Your goal
Reproduce the top of the data verbatim, through and including the line that contains "block is made".

Source material
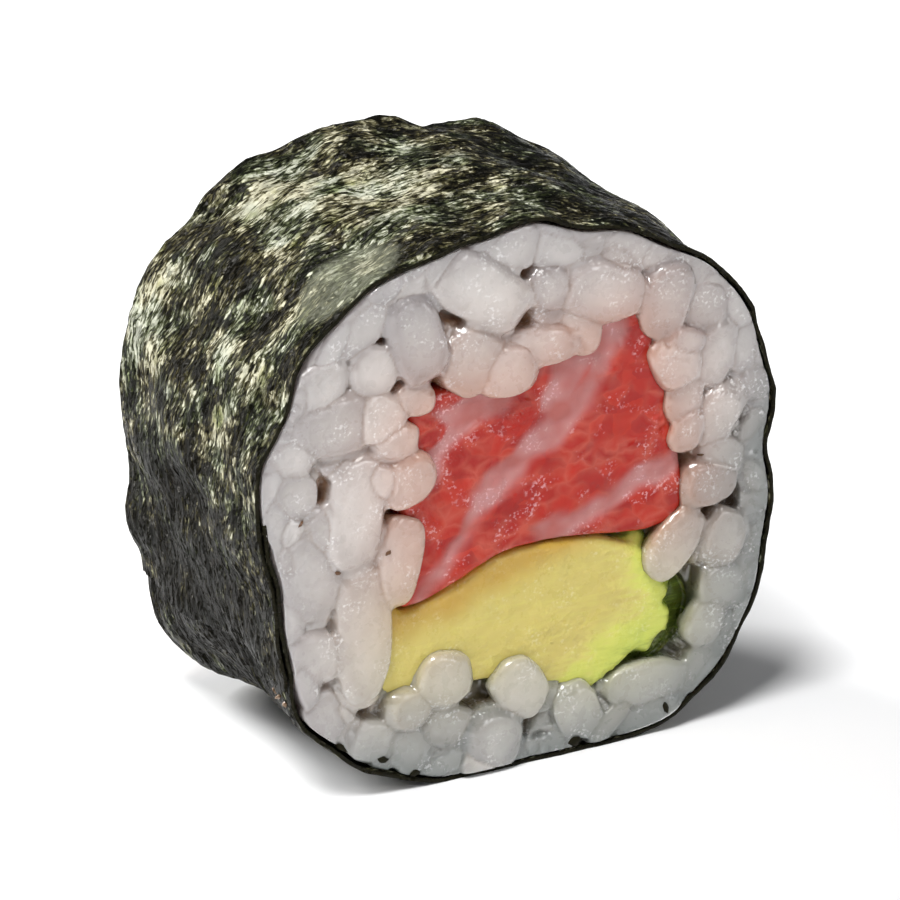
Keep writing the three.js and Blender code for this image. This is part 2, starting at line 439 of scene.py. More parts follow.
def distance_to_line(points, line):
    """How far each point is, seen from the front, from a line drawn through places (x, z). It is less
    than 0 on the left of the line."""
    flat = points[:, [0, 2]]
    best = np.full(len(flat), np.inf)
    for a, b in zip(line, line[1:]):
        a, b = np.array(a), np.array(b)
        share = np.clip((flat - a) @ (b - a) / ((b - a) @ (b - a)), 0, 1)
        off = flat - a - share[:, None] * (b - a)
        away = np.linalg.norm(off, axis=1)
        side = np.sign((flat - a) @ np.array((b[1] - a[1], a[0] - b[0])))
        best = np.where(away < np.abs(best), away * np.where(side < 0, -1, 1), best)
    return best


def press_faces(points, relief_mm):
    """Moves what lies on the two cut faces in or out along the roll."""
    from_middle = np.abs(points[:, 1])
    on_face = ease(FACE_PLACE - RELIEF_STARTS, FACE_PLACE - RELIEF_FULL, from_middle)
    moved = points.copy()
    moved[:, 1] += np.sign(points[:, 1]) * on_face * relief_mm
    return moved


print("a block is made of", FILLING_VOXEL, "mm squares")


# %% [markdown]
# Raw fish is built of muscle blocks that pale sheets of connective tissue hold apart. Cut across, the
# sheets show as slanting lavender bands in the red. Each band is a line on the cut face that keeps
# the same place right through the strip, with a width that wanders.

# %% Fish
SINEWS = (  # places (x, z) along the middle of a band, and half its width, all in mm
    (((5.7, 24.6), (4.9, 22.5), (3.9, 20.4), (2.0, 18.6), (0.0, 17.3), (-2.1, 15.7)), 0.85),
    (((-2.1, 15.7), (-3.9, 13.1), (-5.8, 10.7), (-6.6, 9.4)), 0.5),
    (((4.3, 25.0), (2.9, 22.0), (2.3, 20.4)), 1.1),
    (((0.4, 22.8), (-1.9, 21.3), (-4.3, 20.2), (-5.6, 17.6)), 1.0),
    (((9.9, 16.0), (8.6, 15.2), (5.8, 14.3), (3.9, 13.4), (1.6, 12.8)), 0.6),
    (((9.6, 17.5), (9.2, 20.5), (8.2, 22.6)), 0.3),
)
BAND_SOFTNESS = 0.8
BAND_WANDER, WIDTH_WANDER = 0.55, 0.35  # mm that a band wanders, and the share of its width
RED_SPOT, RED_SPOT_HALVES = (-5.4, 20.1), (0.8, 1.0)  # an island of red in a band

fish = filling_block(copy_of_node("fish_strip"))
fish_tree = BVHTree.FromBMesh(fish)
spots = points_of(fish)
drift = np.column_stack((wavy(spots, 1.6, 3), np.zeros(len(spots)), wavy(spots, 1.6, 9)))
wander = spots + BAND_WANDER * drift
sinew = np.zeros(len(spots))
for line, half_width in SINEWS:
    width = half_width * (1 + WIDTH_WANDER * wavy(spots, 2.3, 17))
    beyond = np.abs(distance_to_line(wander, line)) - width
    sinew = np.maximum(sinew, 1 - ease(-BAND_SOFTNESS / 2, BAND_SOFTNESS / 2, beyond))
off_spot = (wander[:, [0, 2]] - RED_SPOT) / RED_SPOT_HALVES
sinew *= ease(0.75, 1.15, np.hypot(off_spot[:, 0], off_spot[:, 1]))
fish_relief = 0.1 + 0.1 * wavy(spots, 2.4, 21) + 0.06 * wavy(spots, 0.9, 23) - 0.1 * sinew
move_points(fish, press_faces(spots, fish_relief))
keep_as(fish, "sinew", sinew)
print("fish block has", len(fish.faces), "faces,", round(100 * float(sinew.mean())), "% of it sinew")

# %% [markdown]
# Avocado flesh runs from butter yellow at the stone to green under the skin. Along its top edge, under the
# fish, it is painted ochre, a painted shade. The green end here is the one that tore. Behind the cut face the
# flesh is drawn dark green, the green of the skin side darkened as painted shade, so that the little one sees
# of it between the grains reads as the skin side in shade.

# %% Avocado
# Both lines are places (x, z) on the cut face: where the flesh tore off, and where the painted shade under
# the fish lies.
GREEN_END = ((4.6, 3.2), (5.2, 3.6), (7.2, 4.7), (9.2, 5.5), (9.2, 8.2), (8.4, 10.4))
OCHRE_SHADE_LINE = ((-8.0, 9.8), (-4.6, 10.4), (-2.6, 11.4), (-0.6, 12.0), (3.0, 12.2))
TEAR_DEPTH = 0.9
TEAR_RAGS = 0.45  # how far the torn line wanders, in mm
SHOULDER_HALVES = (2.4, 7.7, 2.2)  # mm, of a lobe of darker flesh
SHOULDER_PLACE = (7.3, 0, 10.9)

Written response
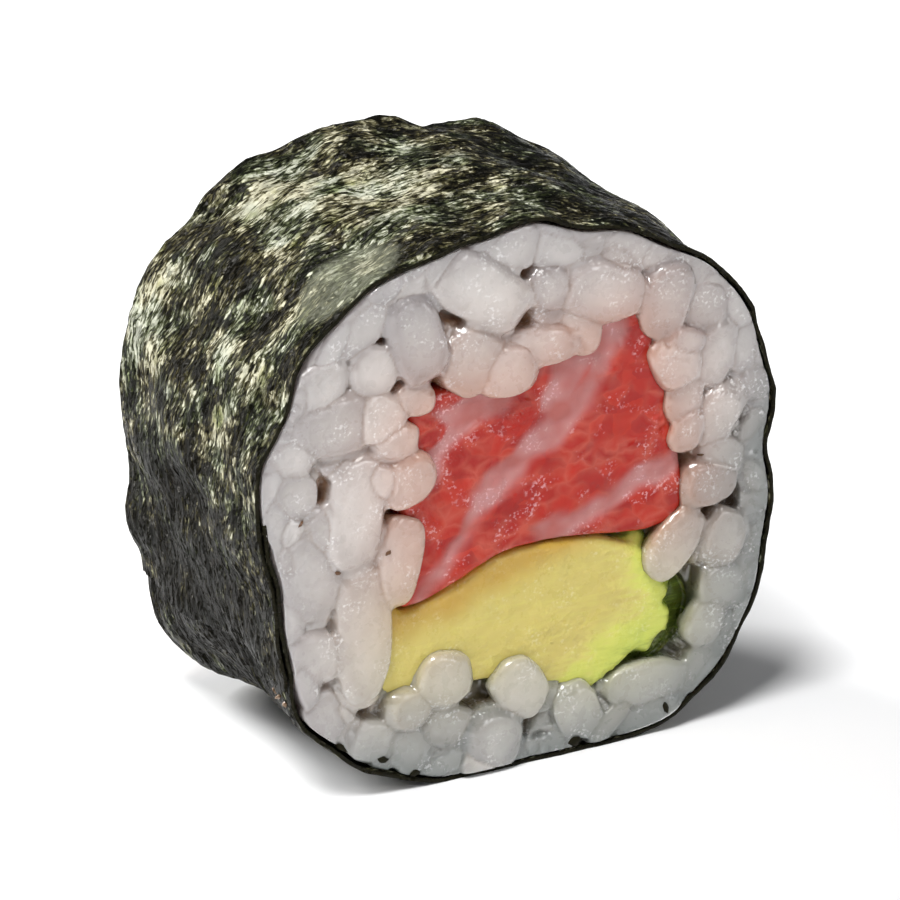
Keep writing the three.js and Blender code for this image. This is part 2, starting at line 439 of scene.py. More parts follow.
def distance_to_line(points, line):
    """How far each point is, seen from the front, from a line drawn through places (x, z). It is less
    than 0 on the left of the line."""
    flat = points[:, [0, 2]]
    best = np.full(len(flat), np.inf)
    for a, b in zip(line, line[1:]):
        a, b = np.array(a), np.array(b)
        share = np.clip((flat - a) @ (b - a) / ((b - a) @ (b - a)), 0, 1)
        off = flat - a - share[:, None] * (b - a)
        away = np.linalg.norm(off, axis=1)
        side = np.sign((flat - a) @ np.array((b[1] - a[1], a[0] - b[0])))
        best = np.where(away < np.abs(best), away * np.where(side < 0, -1, 1), best)
    return best


def press_faces(points, relief_mm):
    """Moves what lies on the two cut faces in or out along the roll."""
    from_middle = np.abs(points[:, 1])
    on_face = ease(FACE_PLACE - RELIEF_STARTS, FACE_PLACE - RELIEF_FULL, from_middle)
    moved = points.copy()
    moved[:, 1] += np.sign(points[:, 1]) * on_face * relief_mm
    return moved


print("a block is made of", FILLING_VOXEL, "mm squares")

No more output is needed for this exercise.